You could say that about commodities across the board. In the space of a few years, they’ve gone from hero to zero…or the penthouse to the…
 
That usually means there could be some good value around. One thing you need to look for in the current environment is a decent demand/supply dynamic. Iron ore in particular is heading towards massive oversupply next year. I reckon that makes it a poor investment choice for the next few years.
 
You’re better off to wait until the China slowdown and supply surge knocks out the juniors and all the marginal producers….leaving the market to BHP and Rio. You’ll then probably be able to pick these mining giants up at much lower levels.
 
Once you find a commodity with good supply/demand fundamentals, you need to make sure the producer is low cost. That protects it against further price falls…or a rise in the Australian Dollar.
 
It also protects it against foreign competition. One of the issues with the Aussie resources sector in recent years is costs. Other countries have much cheaper capital and labour costs and can therefore get stuff out of the ground cheaper than us.
 
That brings me to a final issue: Australia doesn’t really invest in its own resource sector. Via superannuation, we have a huge pool of capital. But this mostly goes into the banks or the major miners.

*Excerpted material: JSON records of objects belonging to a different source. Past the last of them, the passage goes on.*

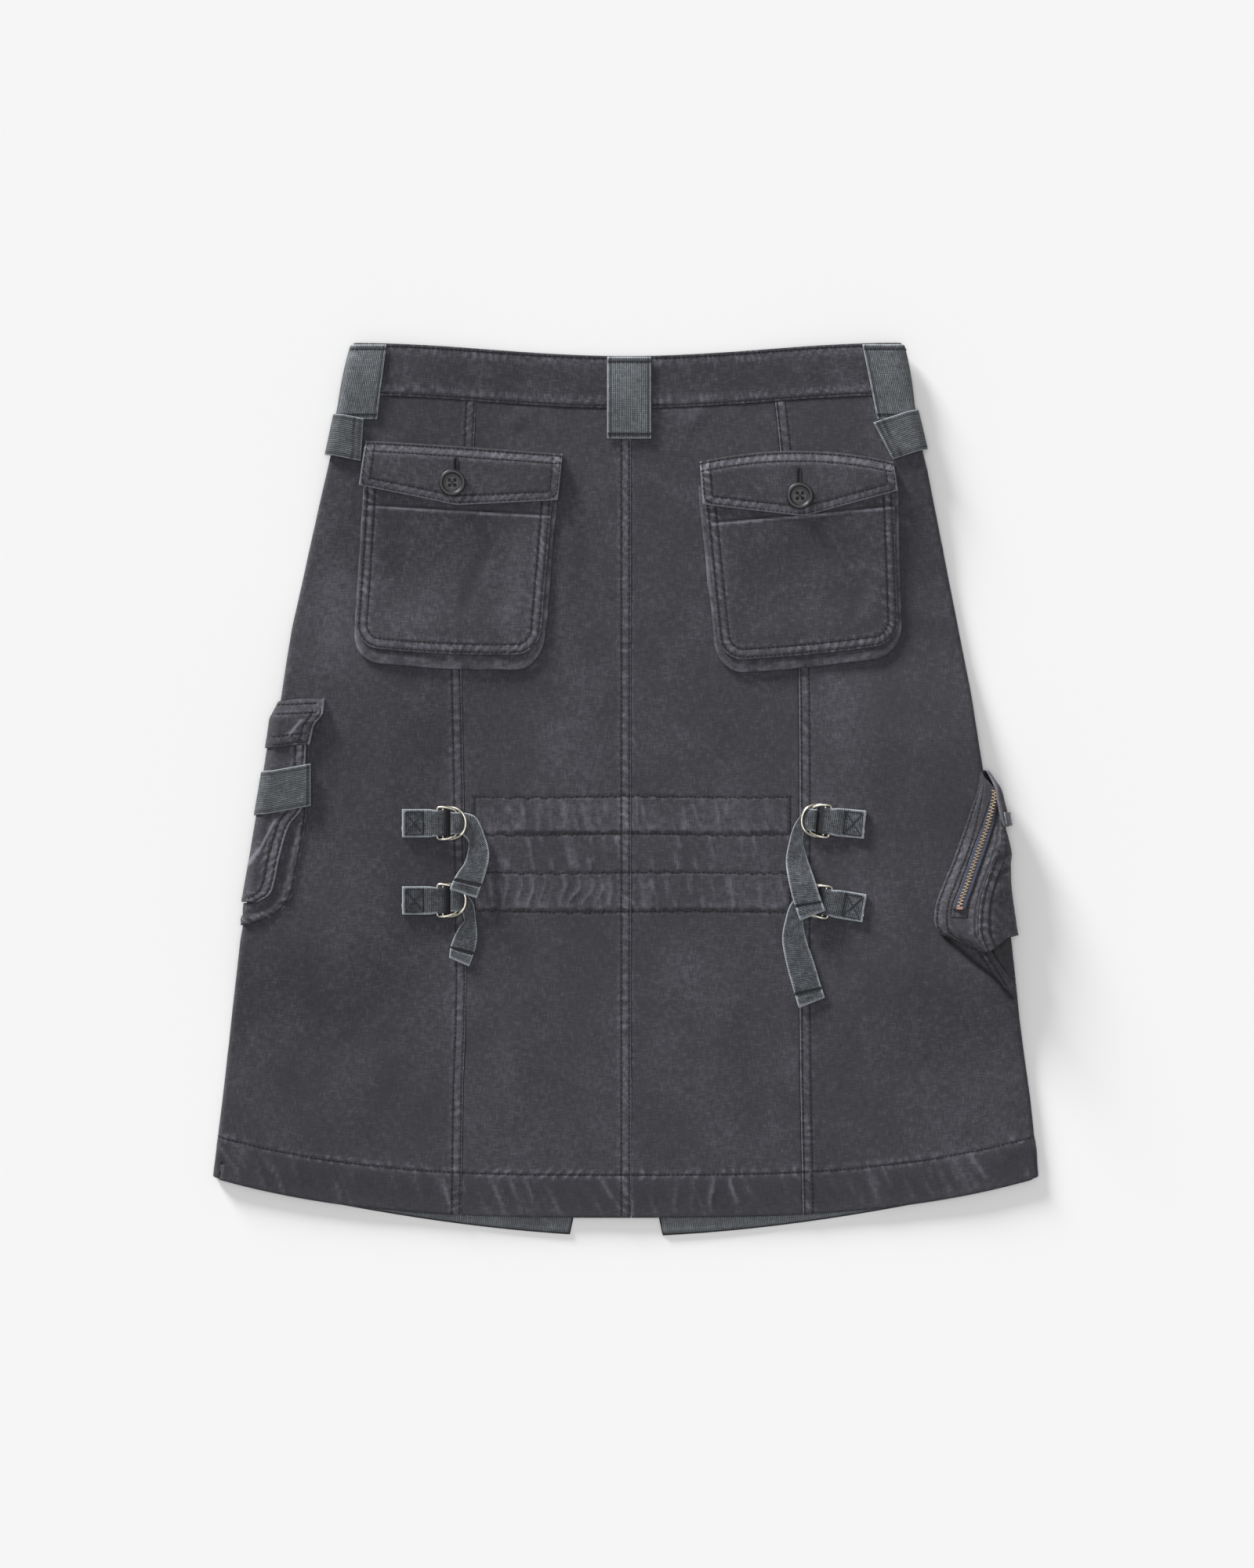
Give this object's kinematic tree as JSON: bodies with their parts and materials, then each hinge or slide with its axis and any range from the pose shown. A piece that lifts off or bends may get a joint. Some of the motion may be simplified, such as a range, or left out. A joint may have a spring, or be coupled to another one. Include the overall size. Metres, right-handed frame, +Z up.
{
  "type": "utility skirt",
  "caption": "Cargo utility skirt laid flat with its back up: buttoned flap pockets, gathered casings with ring buckles, and zip and flap pockets round the sides.",
  "frame": {"origin": "centre of the flat-laid skirt's bounding box, at the surface that it lies on", "axes": "+Z up out of the back, +Y from the hem to the waist, +X to the wearer's right, which is the right of the picture"},
  "size_m": [0.5547, 0.5993, 0.0255],
  "materials": {
    "canvas": "matte",
    "canvas_inside": "matte",
    "pocket_canvas": "matte",
    "waistband": "matte",
    "webbing": "matte",
    "strap_webbing": "matte",
    "hem_tape": "matte",
    "nickel_wire": "satin",
    "button": "satin",
    "zip_tape": "matte",
    "zip_stop": "satin"
  },
  "bodies": {
    "root": {"back_side_left": "canvas", "back_centre_left": "canvas", "front_left": "canvas_inside", "waistband_front_left": "waistband", "hem_tape_left": "hem_tape", "back_side_right": "canvas", "back_centre_right": "canvas", "front_right": "canvas_inside", "waistband_front_right": "waistband", "hem_tape_right": "hem_tape", "waistband_back": "waistband", "pocket_left_gusset": "pocket_canvas", "pocket_left_face": "pocket_canvas", "pocket_left_flap": "pocket_canvas", "pocket_left_button": "button", "pocket_right_gusset": "pocket_canvas", "pocket_right_face": "pocket_canvas", "pocket_right_flap": "pocket_canvas", "pocket_right_button": "button", "belt_loop_centre": "webbing", "belt_loop_left": "webbing", "belt_loop_right": "webbing", "hip_tab_left": "webbing", "hip_tab_right": "webbing", "buckle_ul_patch": "strap_webbing", "buckle_ul_ring_rear": "nickel_wire", "buckle_ul_ring_front": "nickel_wire", "buckle_ul_strap": "strap_webbing", "buckle_ll_patch": "strap_webbing", "buckle_ll_ring_rear": "nickel_wire", "buckle_ll_ring_front": "nickel_wire", "buckle_ll_strap": "strap_webbing", "buckle_ur_patch": "strap_webbing", "buckle_ur_ring_rear": "nickel_wire", "buckle_ur_ring_front": "nickel_wire", "buckle_ur_strap": "strap_webbing", "buckle_lr_patch": "strap_webbing", "buckle_lr_ring_rear": "nickel_wire", "buckle_lr_ring_front": "nickel_wire", "buckle_lr_strap": "strap_webbing", "cargo_left_face": "pocket_canvas", "cargo_left_gusset": "pocket_canvas", "cargo_left_flap": "pocket_canvas", "cargo_left_strap": "webbing", "cargo_right_gusset": "pocket_canvas", "cargo_right_face": "pocket_canvas", "cargo_right_flap": "pocket_canvas", "cargo_right_flap_tab": "webbing", "zip_tape": "zip_tape", "zip_stop": "zip_stop"}
  },
  "joints": []
}
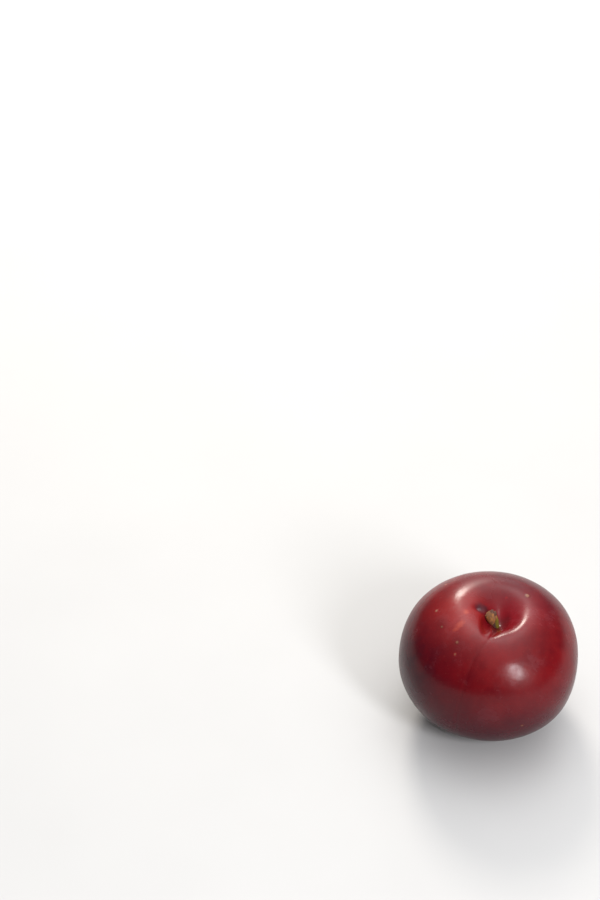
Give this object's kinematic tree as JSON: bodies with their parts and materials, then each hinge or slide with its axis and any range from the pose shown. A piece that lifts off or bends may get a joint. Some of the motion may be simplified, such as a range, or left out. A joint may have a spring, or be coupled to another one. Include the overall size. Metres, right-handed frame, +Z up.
{
  "type": "plum",
  "caption": "Ripe red dessert plum, round and a little flattened, resting upright with a torn stalk stub in its stem cavity.",
  "frame": {"origin": "on the surface the plum rests on, under the middle of the fruit's outline seen from above", "axes": "+Z up, from the flat it rests on towards the stem cavity; -Y the front, the side the suture notch is on; +X the fruit's right seen from the front"},
  "size_m": [0.0632, 0.0618, 0.0508],
  "materials": {
    "skin": "satin",
    "stalk": "matte"
  },
  "bodies": {
    "root": {"fruit": "skin", "stalk": "stalk"}
  },
  "joints": []
}
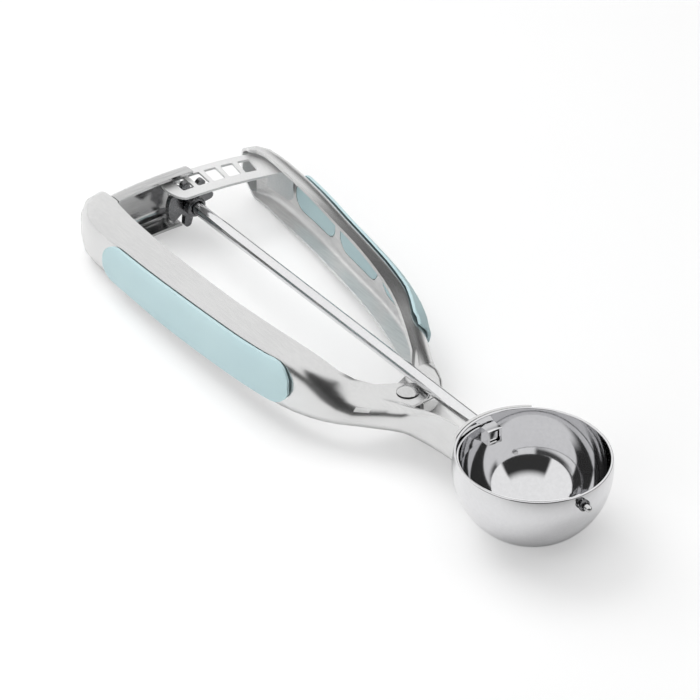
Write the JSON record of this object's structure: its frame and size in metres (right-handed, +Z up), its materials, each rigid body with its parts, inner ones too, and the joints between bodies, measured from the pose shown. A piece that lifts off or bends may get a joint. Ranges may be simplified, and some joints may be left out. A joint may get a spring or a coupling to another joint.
{
  "type": "cookie scoop",
  "caption": "Long-handled scoop with a round bowl: squeezing its two sprung handles turns a curved wiper blade inside the bowl through a rack and pinion.",
  "frame": {"origin": "centre of the bounding box's bottom, where the scoop lies on a table", "axes": "+X along the scoop towards the bowl's tip, +Y towards the moving handle, +Z up out of the bowl's mouth"},
  "size_m": [0.2148, 0.074, 0.028],
  "materials": {
    "satin_steel": "satin",
    "polished_steel": "polished",
    "spring_steel": "drawn wire",
    "aqua_rubber": "matt"
  },
  "bodies": {
    "scoop_frame": {"fixed_handle": "satin_steel", "bowl": "satin_steel", "rack_guide": "satin_steel", "fixed_grip_pad": "aqua_rubber", "pivot_rivet": "satin_steel", "pivot_washer": "satin_steel", "spring_spacer": "satin_steel", "torsion_spring": "spring_steel", "tip_collar": "satin_steel"},
    "squeeze_handle": {"moving_handle": "satin_steel", "rack": "satin_steel", "moving_grip_pad": "aqua_rubber"},
    "wiper_shaft": {"shaft_rod": "polished_steel", "star_pinion": "satin_steel", "pinion_collar": "satin_steel", "wiper_band": "polished_steel", "tip_pin": "polished_steel"}
  },
  "joints": [
    {"name": "handle_squeeze", "type": "hinge", "parent": "scoop_frame", "child": "squeeze_handle", "pos_m": [0.02617, -0.00183, 0.01951], "axis": [-0.0689, 0, 0.9976], "range_deg": [0, 9.22], "stiffness_Nm_per_rad": 3, "springref_deg": -17.19, "deforming": ["torsion_spring"]},
    {"name": "wiper_sweep", "type": "hinge", "parent": "scoop_frame", "child": "wiper_shaft", "pos_m": [-0.09434, 0.00297, 0.01119], "axis": [0.9976, 0, 0.0689], "range_deg": [0, 180]}
  ],
  "couplings": [
    {"joint": "wiper_sweep", "follows": "handle_squeeze", "ratio": 19.522}
  ]
}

Superannuation capital is not high risk capital.
 
That means a lot of the capital that flows into the resource sector is foreign. And when global financial conditions change…like the end of QE and the strengthening of the US Dollar…that capital departs.
 
This will create problems and opportunities for the sector. But given the bearishness towards commodities in general, it’s probably time to start getting interested again.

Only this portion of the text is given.